CDC gets FDA nod for coronavirus-flu combination diagnostic

Dive Brief:

  • FDA has granted emergency use authorization to a test from the Centers for Disease Control and Prevention designed to determine if a patient is infected with influenza or the novel coronavirus.
  • The agency said Thursday the test will enable healthcare professionals to tell if respiratory symptoms are due to seasonal flu or COVID-19 using a single sample. FDA has authorized similar combination tests from BioFire Diagnostics and Qiagen.
  • The authorization comes five months after CDC became the first organization to receive an EUA for a coronavirus test. That distinction was marred after contamination led to abotched rollout leaving the U.S. with limited testing capacity at the start of the outbreak.

Dive Insight:

The 2020-2021 influenza season will pose new challenges to the public health response to the coronavirus pandemic. With two viruses that cause respiratory symptoms circulating, physicians and public health officials will need to know whether patients have COVID-19 or flu to make informed decisions about care and actions to control the spread of the pathogens.

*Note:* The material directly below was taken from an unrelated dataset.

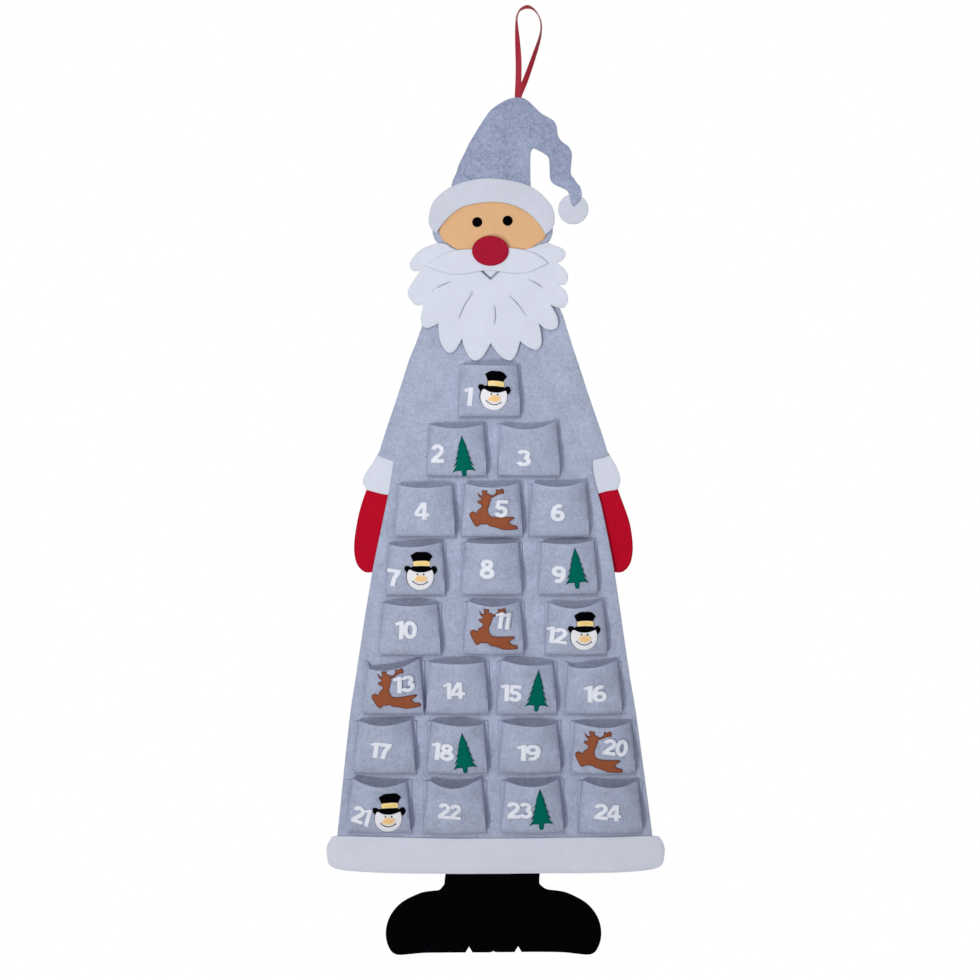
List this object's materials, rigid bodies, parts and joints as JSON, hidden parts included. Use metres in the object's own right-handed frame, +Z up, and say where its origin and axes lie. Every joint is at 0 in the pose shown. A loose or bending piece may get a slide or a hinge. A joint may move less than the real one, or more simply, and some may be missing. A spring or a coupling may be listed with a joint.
{
  "type": "advent calendar",
  "caption": "Felt wall hanging in the shape of a Father Christmas, with a sewn box pocket for each day of advent and a ribbon loop to hang it by",
  "frame": {"origin": "top of the ribbon loop, where it hangs on its nail", "axes": "+Z up along the figure, the figure's front faces -Y and its back faces +Y, +X towards the side that the hat's tail hangs on"},
  "size_m": [0.3928, 0.0298, 1.1049],
  "materials": {
    "grey_felt": "grey-blue melange wool felt, matt",
    "white_felt": "off-white felt, matt",
    "red_felt": "red felt, matt",
    "peach_felt": "peach felt, matt",
    "black_felt": "black felt, matt",
    "green_felt": "deep green felt, matt",
    "brown_felt": "red-brown felt, matt",
    "ribbon_satin": "dark red satin ribbon, soft sheen"
  },
  "bodies": {
    "ribbon": {"ribbon_loop": "ribbon_satin"},
    "figure": {"beard": "white_felt", "boots": "black_felt", "cuff_left": "white_felt", "cuff_right": "white_felt", "eye_left": "black_felt", "eye_right": "black_felt", "face": "peach_felt", "hat": "grey_felt", "hat_brim": "white_felt", "hem_band": "white_felt", "mitten_left": "red_felt", "mitten_right": "red_felt", "moustache": "white_felt", "nose": "red_felt", "pocket_01": "grey_felt", "pocket_02": "grey_felt", "pocket_03": "grey_felt", "pocket_04": "grey_felt", "pocket_05": "grey_felt", "pocket_06": "grey_felt", "pocket_07": "grey_felt", "pocket_08": "grey_felt", "pocket_09": "grey_felt", "pocket_10": "grey_felt", "pocket_11": "grey_felt", "pocket_12": "grey_felt", "pocket_13": "grey_felt", "pocket_14": "grey_felt", "pocket_15": "grey_felt", "pocket_16": "grey_felt", "pocket_17": "grey_felt", "pocket_18": "grey_felt", "pocket_19": "grey_felt", "pocket_20": "grey_felt", "pocket_21": "grey_felt", "pocket_22": "grey_felt", "pocket_23": "grey_felt", "pocket_24": "grey_felt", "pompom": "white_felt", "reindeer_05": "brown_felt", "reindeer_11": "brown_felt", "reindeer_13": "brown_felt", "reindeer_20": "brown_felt", "ribbon_tails": "ribbon_satin", "robe_panel": "grey_felt", "snowman_face_01": "white_felt", "snowman_face_07": "white_felt", "snowman_face_12": "white_felt", "snowman_face_21": "white_felt", "snowman_hat_01": "black_felt", "snowman_hat_07": "black_felt", "snowman_hat_12": "black_felt", "snowman_hat_21": "black_felt", "tree_02": "green_felt", "tree_09": "green_felt", "tree_15": "green_felt", "tree_18": "green_felt", "tree_23": "green_felt"}
  },
  "joints": [
    {"name": "loop_fold", "type": "hinge", "parent": "ribbon", "child": "figure", "pos_m": [-0.01045, -0.0016, -0.1043], "axis": [1, 0, 0], "range_deg": [-90, 170]}
  ]
}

Physicians and public health officials could generate that information by using two test kits, one for COVID-19, another for seasonal flu, on every patient that presents with respiratory symptoms. However, that two-test approach would use up limited reagents and testing capacity.

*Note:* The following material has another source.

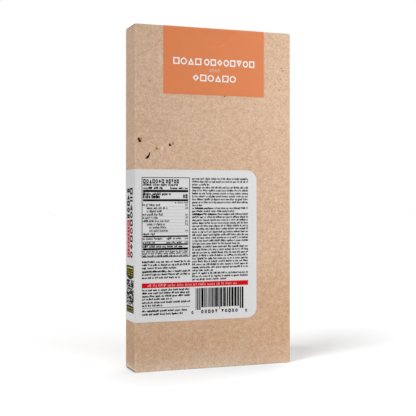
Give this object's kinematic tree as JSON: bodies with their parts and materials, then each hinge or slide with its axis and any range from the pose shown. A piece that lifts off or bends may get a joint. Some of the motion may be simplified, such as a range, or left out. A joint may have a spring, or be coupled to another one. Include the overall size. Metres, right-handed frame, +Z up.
{
  "type": "boxed chocolate bar",
  "caption": "Tall flat tuck-end carton of brown kraft board for a chocolate bar, standing on end, with a paper seal over the top closure and a wrap-round paper label on one side.",
  "frame": {"origin": "under the middle of the carton, on the surface it stands on", "axes": "+X across the front panel towards its right edge, +Y from the labelled front panel to the back panel, +Z up along the carton's length"},
  "size_m": [0.0805, 0.0162, 0.1641],
  "materials": {
    "kraft_board": "matt, unprinted brown recycled board with fibres and dark specks",
    "orange_paper": "satin, printed orange with a row of pale shapes",
    "white_paper": "satin, white with rows of small dark marks, rules, a red band and stripes"
  },
  "bodies": {
    "root": {"carton": "kraft_board", "seal_label": "orange_paper", "info_label": "white_paper"}
  },
  "joints": []
}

In light of those issues, CDC has developed a combination diagnostic that tests for the coronavirus SARS-CoV-2 and the A and B forms of influenza. The agency’s EUA comes months after BioFire and Qiagen got FDA backing for similar tests.

CDC said it has evaluated the combination test kit, Flu SC2, at its own facilities and three other public health laboratories. The multi-site performance evaluation comes months after non-CDC laboratories generated inconclusive results using CDC’s original coronavirus test, slowing the diagnostic rollout. 

The public health agency developed the new test using SARS-CoV-2 genomes that were not available when it created its original diagnostic. CDC said the use of the newer genomes is likely to improve the performance of the test.

In filing for the EUA, CDC presented data on the use of the test to analyze 115 samples, most of which were infected with either SARS-CoV-2, influenza A or influenza B. The test correctly identified all the samples, resulting in an overall percent agreement of 100%. CDC’s original SARS-CoV-2 test also had a 100% agreement in the agency’s own evaluation. 

With BioFire and Qiagen generating similar performance data on their tests, the U.S. could go into the flu season with three combination diagnostics. That arsenal may prove valuable in what some observers fear could be a perfect storm for the spread of multiple viruses in the country.   

“If there is COVID-19 and flu activity at the same time, this could place a tremendous burden on the healthcare system related to bed occupancy, laboratory testing needs, personal protective equipment and healthcare worker safety,” CDC Director Robert Redfield said in prepared remarks to a House committee late last month.